What the exercise asks:
Return the lines below that carry the word "from".
========================================
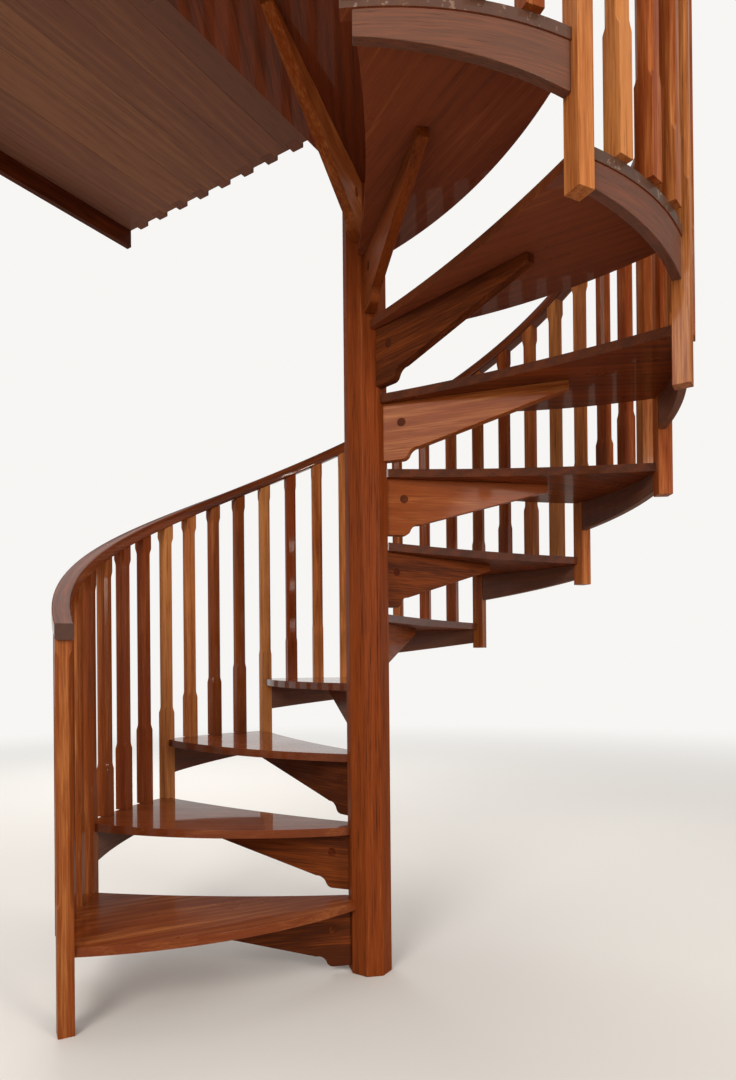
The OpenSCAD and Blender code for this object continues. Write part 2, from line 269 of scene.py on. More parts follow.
class Nodes:
    """Adds nodes to the empty node tree of a material or a world, and links them."""

    def __init__(self, owner):
        owner.use_nodes = True
        self.tree = owner.node_tree
        self.tree.nodes.clear()

    def feed(self, socket, value):
        """Link a socket to value where that is a socket too, or else set it."""
        if isinstance(value, bpy.types.NodeSocket):
            self.tree.links.new(value, socket)
        else:
            socket.default_value = value

    def node(self, kind, *places, **names):
        """New node with its inputs fed by place and by name."""
        made = self.tree.nodes.new(kind)
        for i, value in enumerate(places):
            self.feed(made.inputs[i], value)
        for name, value in names.items():
            self.feed(made.inputs[name], value)
        return made

    def math(self, operation, *values):
        made = self.node("ShaderNodeMath", *values)
        made.operation = operation
        return made.outputs[0]

    def vector(self, operation, *values):
        made = self.node("ShaderNodeVectorMath", *values)
        made.operation = operation
        return made.outputs["Value" if operation == "LENGTH" else "Vector"]

    def product(self, a, b):
        return self.math("MULTIPLY", a, b)

    def total(self, *values):
        """Sum of two or more values."""
        result = values[0]
        for value in values[1:]:
            result = self.math("ADD", result, value)
        return result

    def swing(self, pattern, weight):
        """A pattern from 0 to 1 taken as weight times its distance from a half."""
        return self.product(self.math("SUBTRACT", pattern, 0.5), weight)

    def span(self, value, low, high, to_low, to_high):
        """value taken from the range low..high to to_low..to_high, clamped."""
        return self.node("ShaderNodeMapRange", value, low, high, to_low, to_high).outputs["Result"]

    def mix(self, amount, a, b, blend="MIX"):
        """Mix of two colours, each a socket or three numbers."""
        made = self.tree.nodes.new("ShaderNodeMix")
        made.data_type = "RGBA"
        made.blend_type = blend
        factor, first, second = made.inputs["Factor"], made.inputs[6], made.inputs[7]
        self.feed(factor, amount)
        for socket, value in ((first, a), (second, b)):
            self.feed(socket, value if isinstance(value, bpy.types.NodeSocket) else (*value, 1.0))
        return made.outputs[2]

    def noise(self, place, scale, detail=3.0, rough=0.55, distort=0.0):
        return self.node("ShaderNodeTexNoise", Vector=place, Scale=scale, Detail=detail, Roughness=rough,
                         Distortion=distort).outputs["Fac"]

    def attribute(self, name):
        made = self.node("ShaderNodeAttribute")
        made.attribute_name = name
        return made.outputs["Vector"]

    def parts(self, vector):
        """The three numbers of a vector."""
        return self.node("ShaderNodeSeparateXYZ", vector).outputs

    def blend(self, amount, a, b):
        """Mix of the shaders of two nodes."""
        return self.node("ShaderNodeMixShader", amount, a.outputs[0], b.outputs[0]).outputs[0]

    def finish(self, kind, shader):
        """Send a shader to the tree's output, of the given kind."""
        self.feed(self.node(kind).inputs["Surface"], shader)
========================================
The output:
The OpenSCAD and Blender code for this object continues. Write part 2, from line 269 of scene.py on. More parts follow.
        """A pattern from 0 to 1 taken as weight times its distance from a half."""
        """value taken from the range low..high to to_low..to_high, clamped."""